◆ **The exercise**:
Restate the opening lines of the material below word for word, stopping after the line that contains "back_round = 0.4; // [0.2:0.1:0.8]".
-- BEGIN --
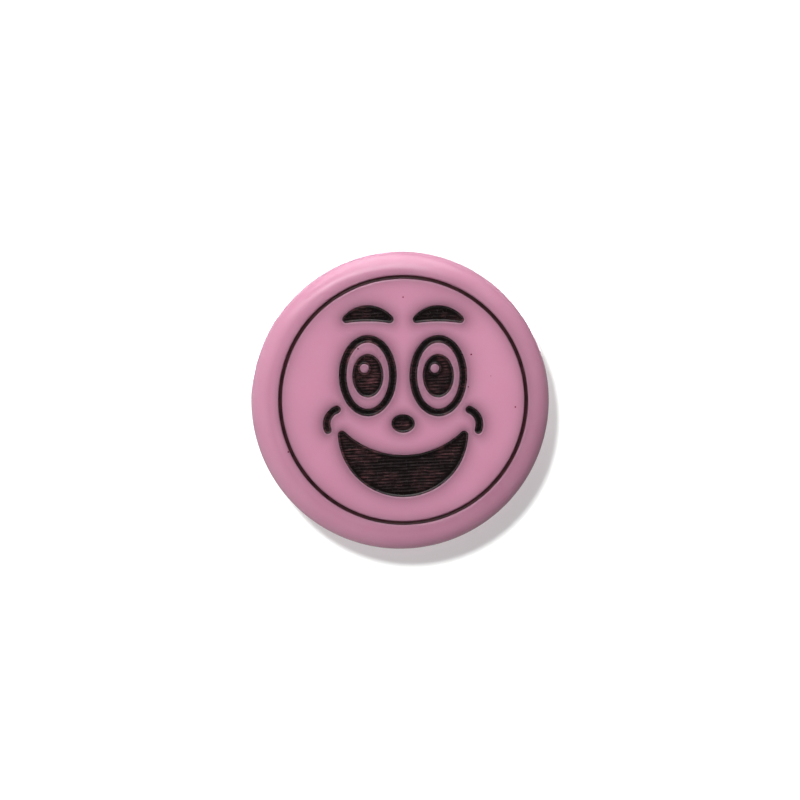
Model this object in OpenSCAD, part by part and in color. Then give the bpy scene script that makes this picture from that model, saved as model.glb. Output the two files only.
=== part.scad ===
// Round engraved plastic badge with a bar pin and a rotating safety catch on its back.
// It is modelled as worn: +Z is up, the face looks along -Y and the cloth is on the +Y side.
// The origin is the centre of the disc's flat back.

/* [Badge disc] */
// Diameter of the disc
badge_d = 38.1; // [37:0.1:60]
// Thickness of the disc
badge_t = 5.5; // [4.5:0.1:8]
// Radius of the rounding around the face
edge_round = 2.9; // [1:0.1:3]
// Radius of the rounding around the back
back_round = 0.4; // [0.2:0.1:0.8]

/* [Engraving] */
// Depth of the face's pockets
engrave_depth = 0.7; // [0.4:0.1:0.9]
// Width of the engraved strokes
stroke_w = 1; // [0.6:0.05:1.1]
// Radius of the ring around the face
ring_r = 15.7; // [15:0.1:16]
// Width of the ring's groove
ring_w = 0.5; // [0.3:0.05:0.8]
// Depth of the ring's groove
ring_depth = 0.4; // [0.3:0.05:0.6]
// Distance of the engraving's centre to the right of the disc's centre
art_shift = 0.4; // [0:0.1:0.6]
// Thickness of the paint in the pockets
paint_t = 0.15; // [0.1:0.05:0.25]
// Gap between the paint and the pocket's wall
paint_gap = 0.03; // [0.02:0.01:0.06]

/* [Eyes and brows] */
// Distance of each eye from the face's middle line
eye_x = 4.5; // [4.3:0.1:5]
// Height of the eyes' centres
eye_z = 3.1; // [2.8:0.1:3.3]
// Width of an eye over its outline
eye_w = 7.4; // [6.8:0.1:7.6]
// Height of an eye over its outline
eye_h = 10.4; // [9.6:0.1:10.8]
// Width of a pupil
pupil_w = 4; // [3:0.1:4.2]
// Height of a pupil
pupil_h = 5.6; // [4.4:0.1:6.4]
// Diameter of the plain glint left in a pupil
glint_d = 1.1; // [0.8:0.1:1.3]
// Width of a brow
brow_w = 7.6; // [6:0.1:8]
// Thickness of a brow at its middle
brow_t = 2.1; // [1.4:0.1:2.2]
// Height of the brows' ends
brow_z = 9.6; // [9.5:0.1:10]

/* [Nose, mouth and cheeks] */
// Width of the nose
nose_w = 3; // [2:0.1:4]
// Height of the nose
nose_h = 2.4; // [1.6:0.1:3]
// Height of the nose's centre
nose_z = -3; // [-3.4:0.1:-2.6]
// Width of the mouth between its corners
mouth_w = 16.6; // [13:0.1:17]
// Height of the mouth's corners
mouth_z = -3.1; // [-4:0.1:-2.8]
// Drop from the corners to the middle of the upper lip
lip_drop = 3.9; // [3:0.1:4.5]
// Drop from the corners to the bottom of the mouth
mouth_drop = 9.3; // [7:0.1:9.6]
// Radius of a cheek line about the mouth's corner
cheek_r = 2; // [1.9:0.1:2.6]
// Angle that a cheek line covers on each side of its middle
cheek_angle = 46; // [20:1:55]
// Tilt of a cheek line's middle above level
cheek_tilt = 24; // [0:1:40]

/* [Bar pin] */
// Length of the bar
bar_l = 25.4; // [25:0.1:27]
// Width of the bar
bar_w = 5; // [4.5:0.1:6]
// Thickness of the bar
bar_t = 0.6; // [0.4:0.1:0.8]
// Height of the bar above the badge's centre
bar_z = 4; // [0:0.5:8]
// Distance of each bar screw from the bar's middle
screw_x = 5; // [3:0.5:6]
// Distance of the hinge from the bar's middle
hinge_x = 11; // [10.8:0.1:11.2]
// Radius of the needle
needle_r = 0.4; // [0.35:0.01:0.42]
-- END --
◆ **Output for this exercise**:
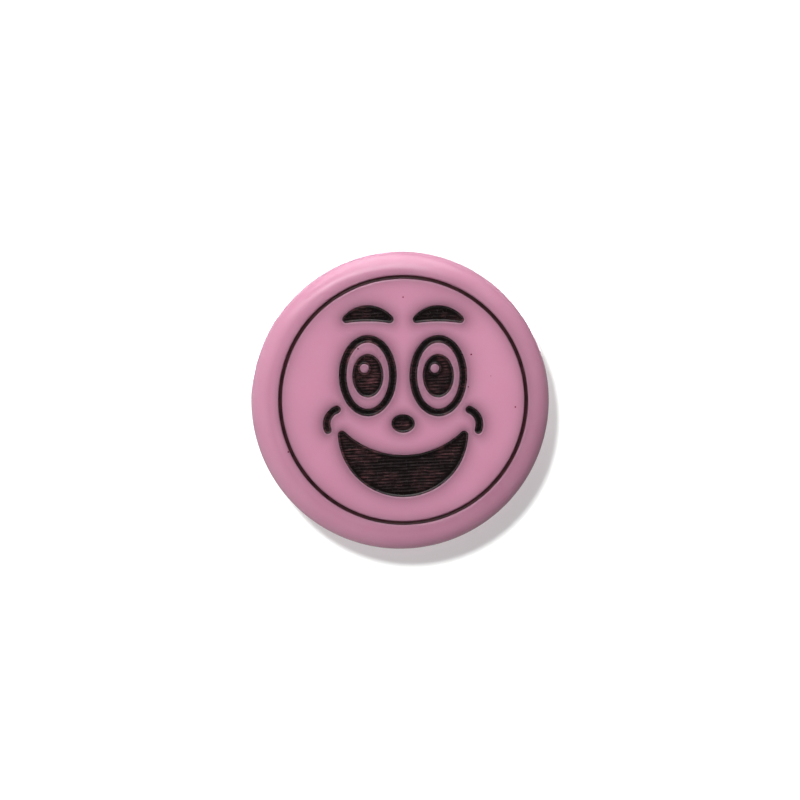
Model this object in OpenSCAD, part by part and in color. Then give the bpy scene script that makes this picture from that model, saved as model.glb. Output the two files only.
=== part.scad ===
// Round engraved plastic badge with a bar pin and a rotating safety catch on its back.
// It is modelled as worn: +Z is up, the face looks along -Y and the cloth is on the +Y side.
// The origin is the centre of the disc's flat back.

/* [Badge disc] */
// Diameter of the disc
badge_d = 38.1; // [37:0.1:60]
// Thickness of the disc
badge_t = 5.5; // [4.5:0.1:8]
// Radius of the rounding around the face
edge_round = 2.9; // [1:0.1:3]
// Radius of the rounding around the back
back_round = 0.4; // [0.2:0.1:0.8]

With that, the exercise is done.